Le mode EJECT incarne le cœur de l'expression de cette nouvelle maîtrise du temps personnalisé à l'ère du marketing post-démographique. À la différence du ralentissement ou de la mise en pause (qui changent le tempo, et non les règles), le mode EJECT implique de pénétrer dans les comportements des individus, à l'instar d'un hacker, afin de réinventer les règles de la création d'une relation dans son ensemble. Dans le secteur de la santé, cette tendance est illustrée par l'essor des thérapies naturelles et alternatives. 41 % des Français affirment privilégier les médecines alternatives.
Pourtant, dans le domaine complexe et particulièrement réglementé de la santé, il n'est pas toujours possible de trouver immédiatement une alternative adaptée. Ainsi, s'agit-il d'une question de recadrage du dialogue entre les patients et les professionnels de santé ?
Le cas de Salvatore Iaconesi, un patient dont le cancer a été diagnostiqué en 2012, est un exemple intéressant. Son dossier médical était inaccessible, mais, refusant de laisser cet obstacle l'empêcher de trouver des réponses, il a piraté le système et est parvenu à « télécharger » son dossier médical, puis a invité des influenceurs du web à étudier son cas. Salvatore Iaconesi a mis au point sa propre stratégie thérapeutique à l'aide de son équipe de conseillers. Même s'il s'agit d'un cas extrême, cette histoire illustre à quel point même la confiance accordée au système de santé peut passer en mode Eject.
Autre exemple relatif au mode EJECT : le site web et l'application Ginger.io. Le phénomène des big data a permis à cette entreprise d'ouvrir la voie à de meilleurs soins de santé grâce aux smartphones. Cette application mobile peut être utilisée par les patients où qu'ils se trouvent et leur permet de traiter leurs maladies chroniques en s'adressant à un professionnel de santé directement via l'application. La relation qui les unit à leur médecin est ainsi permanente.
LE MODE
"RECORD"
Le mode RECORD, qui émerge paradoxalement aux côtés du mode EJECT, tire son origine de la volonté de revenir aux fondamentaux, aux origines et aux bases qui ont permis de tisser le lien entre les marques et leurs clients finaux.
La gestion de la relation, le respect et une attitude à la fois polie et bienveillante ajoutés à des capacités d'écoute appropriées font leur retour parmi les premiers leviers d'engagement que chaque marque devrait maîtriser.
Les aspirations relatives au mode RECORD semblent communes à tous les secteurs, qu'il s'agisse de la beauté, du bien-être, des BCE ou de la santé : un désir de réalliance et d'humanisation au service de la gestion individuelle en temps réel ou contribuant à valoriser les investissements et les bénéfices à long terme.

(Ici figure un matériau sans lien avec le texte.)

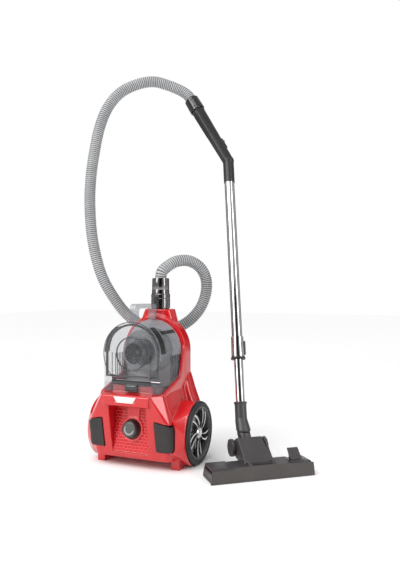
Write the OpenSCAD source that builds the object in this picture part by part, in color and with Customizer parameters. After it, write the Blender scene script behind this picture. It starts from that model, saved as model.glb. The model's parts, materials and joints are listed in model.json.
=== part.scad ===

Par exemple, le programme Eye Mitra déployé par Essilor vise à former de jeunes Indiens au métier d'optométriste afin qu'ils soient en mesure de proposer des traitements de correction de la vue aux patients. Jusqu'à 2,5 millions de personnes pourraient être traitées d'ici la fin de l'année 2016.
Le projet e-NABLE, qui compte aujourd'hui plus de 5 200 membres dans le monde, se consacre à la conception et à la fabrication de prothèses de bras et de jambes imprimées en 3D. Les participants au projet contribuent de manière totalement bénévole et partagent entre eux leurs fichiers de conception, leurs idées et leurs instructions de montage ; en quelques années seulement, ce sont des milliers de prothèses accessibles qui ont été imprimées en 3D.
REMBOBINONS
Prenons un peu de recul et REMBOBINONS. Le temps nous a contraints à repenser les anciennes et les nouvelles règles de l'engagement, à commencer à répondre aux besoins uniques de consommation des individus et à respecter les modes de fonctionnement de la matrice de gestion du temps des consommateurs finaux. Restons en rythme avec eux, présents à leurs côtés lorsqu'ils passent d'un mode à l'autre et à l'unisson de leur mode de vie.
"Au-delà des critères sociodémographiques traditionnels, les marques doivent écouter davantage (et plus attentivement)."